The music is mostly fast, rhythmic and irregular with great power and
also subtlety. A particular feature is the frequent change between two
basic tempi, without speeding up or slowing down. The deliberate harshness
of these contrasts underlines the real poignancy of the life-change
which a wedding marks, while at the same time conveying a fierce joy,
which is both moving and exhilarating. The work demands both speed and
absolute precision in its performance.
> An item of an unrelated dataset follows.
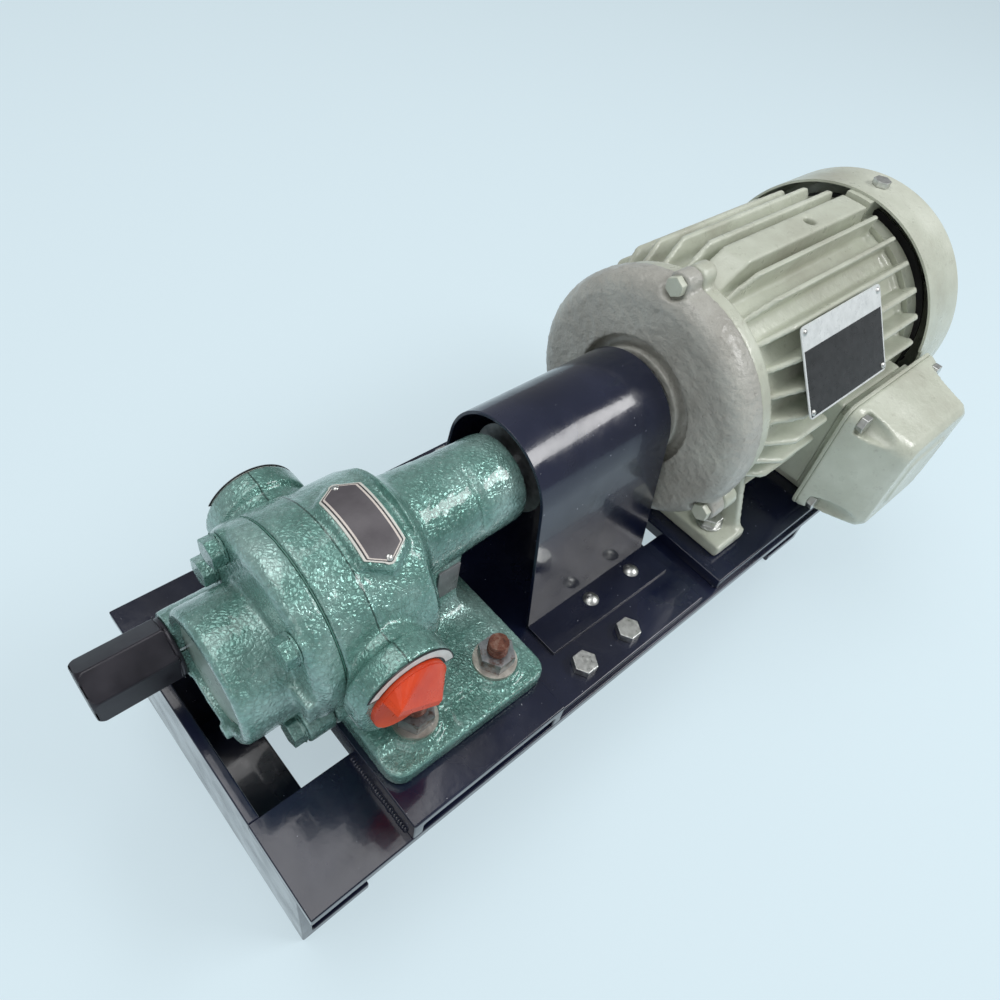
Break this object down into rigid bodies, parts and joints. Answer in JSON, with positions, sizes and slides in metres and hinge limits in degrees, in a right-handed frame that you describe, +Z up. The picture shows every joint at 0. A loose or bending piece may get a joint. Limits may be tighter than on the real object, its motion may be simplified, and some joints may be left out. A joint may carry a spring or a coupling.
{
  "type": "motor driven gear pump set",
  "caption": "External gear pump with a relief valve, coupled to a foot mounted electric motor on a welded steel base frame, with a sheet metal coupling guard.",
  "frame": {"origin": "centre of the foundation bolt pattern, on the floor below the base frame", "axes": "+X along the shafts from the pump to the motor, +Y towards the delivery side, +Z up"},
  "size_m": [0.5475, 0.2254, 0.25],
  "materials": {
    "navy_paint": "gloss",
    "green_hammertone": "hammered gloss",
    "inner_green": "satin",
    "motor_paint": "semi gloss over cast iron",
    "zinc": "zinc plated",
    "rusty_steel": "dull, rusted ends",
    "bright_steel": "ground",
    "spring_steel": "drawn",
    "bronze": "turned",
    "black_steel": "dark, semi gloss",
    "grey_iron": "machined",
    "red_rubber": "matt",
    "black_rubber": "matt",
    "gasket_fibre": "matt",
    "orange_plastic": "semi gloss",
    "plate_black": "satin",
    "label_silver": "satin",
    "core_steel": "laminated",
    "fan_plastic": "matt",
    "board_resin": "matt"
  },
  "bodies": {
    "frame": {"side_rail_near": "navy_paint", "side_rail_far": "navy_paint", "front_cross": "navy_paint", "rear_cross": "navy_paint", "pump_brace": "navy_paint", "motor_brace": "navy_paint", "pump_pad": "navy_paint", "mid_plate": "navy_paint", "motor_plate": "navy_paint", "mid_plate_bolts": "zinc", "coupling_guard": "navy_paint", "guard_screws": "zinc", "pump_body": "green_hammertone", "front_cover": "green_hammertone", "cover_gasket": "gasket_fibre", "cover_bolts": "green_hammertone", "boss_disc": "inner_green", "shaft_bushes": "bronze", "shaft_seal": "black_rubber", "valve_seat": "bright_steel", "valve_spring": "spring_steel", "valve_screw": "bright_steel", "valve_cap": "black_steel", "suction_plug": "orange_plastic", "pump_nameplate": "plate_black", "suction_label": "label_silver", "delivery_label": "label_silver", "pump_foot_bolts": "rusty_steel", "motor_housing": "motor_paint", "stator_core": "core_steel", "motor_bearings": "bright_steel", "drive_shield": "motor_paint", "rear_shield": "motor_paint", "shield_bolts": "motor_paint", "fan_cowl": "motor_paint", "cowl_screws": "zinc", "box_base": "motor_paint", "terminal_board": "board_resin", "box_lid": "motor_paint", "lid_bolts": "zinc", "motor_nameplate": "plate_black", "motor_foot_bolts": "zinc"},
    "rotor": {"drive_shaft": "bright_steel", "drive_gear": "bright_steel", "pump_hub": "grey_iron", "coupling_spider": "red_rubber", "motor_hub": "grey_iron", "motor_shaft": "bright_steel", "rotor_core": "core_steel", "cooling_fan": "fan_plastic"},
    "idler": {"idler_shaft": "bright_steel", "idler_gear": "bright_steel"},
    "poppet": {"valve_poppet": "bright_steel"}
  },
  "joints": [
    {"name": "rotor_spin", "type": "hinge", "parent": "frame", "child": "rotor", "pos_m": [0, 0, 0.163], "axis": [1, 0, 0], "continuous": true},
    {"name": "idler_spin", "type": "hinge", "parent": "frame", "child": "idler", "pos_m": [-0.1529, 0, 0.131], "axis": [1, 0, 0], "continuous": true},
    {"name": "relief_lift", "type": "slide", "parent": "frame", "child": "poppet", "axis": [-1, 0, 0], "range_m": [0, 0.003], "stiffness_N_per_m": 800, "springref_m": -0.002, "deforming": ["valve_spring"]}
  ],
  "couplings": [
    {"joint": "idler_spin", "follows": "rotor_spin", "ratio": -1}
  ]
}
Here Daniel Reuss really comes
into his own; his highly disciplined forces produce a thrilling performance.
His choice of solo voices is absolutely right, with Carolyn Sampson
marvellously incisive at the opening.
In the early 1940s Stravinsky, by then living in Los Angeles, came across
some Mozart masses in a shop. He said: ‘As I played through these
rococo-operatic sweets-of-sin I knew I had to write a Mass
of my own, but a real one’. By this he meant one which could be
used liturgically, which meant using the Roman Catholic text rather
than the Orthodox one of his own church. The Orthodox do not permit
the use of instruments in church music. The mass is accompanied by wind
instruments and is deliberately cold and austere. It has the grave beauty
which we know from several of his other works, Apollo or the violin
concerto for example. I should mention that Stravinsky did specify children’s
voices, so a performance such as that by the Westminster Cathedral Choir
on Hyperion is more authentic. This is nevertheless a fine performance
in its own terms of a work which is all too rarely performed or recorded.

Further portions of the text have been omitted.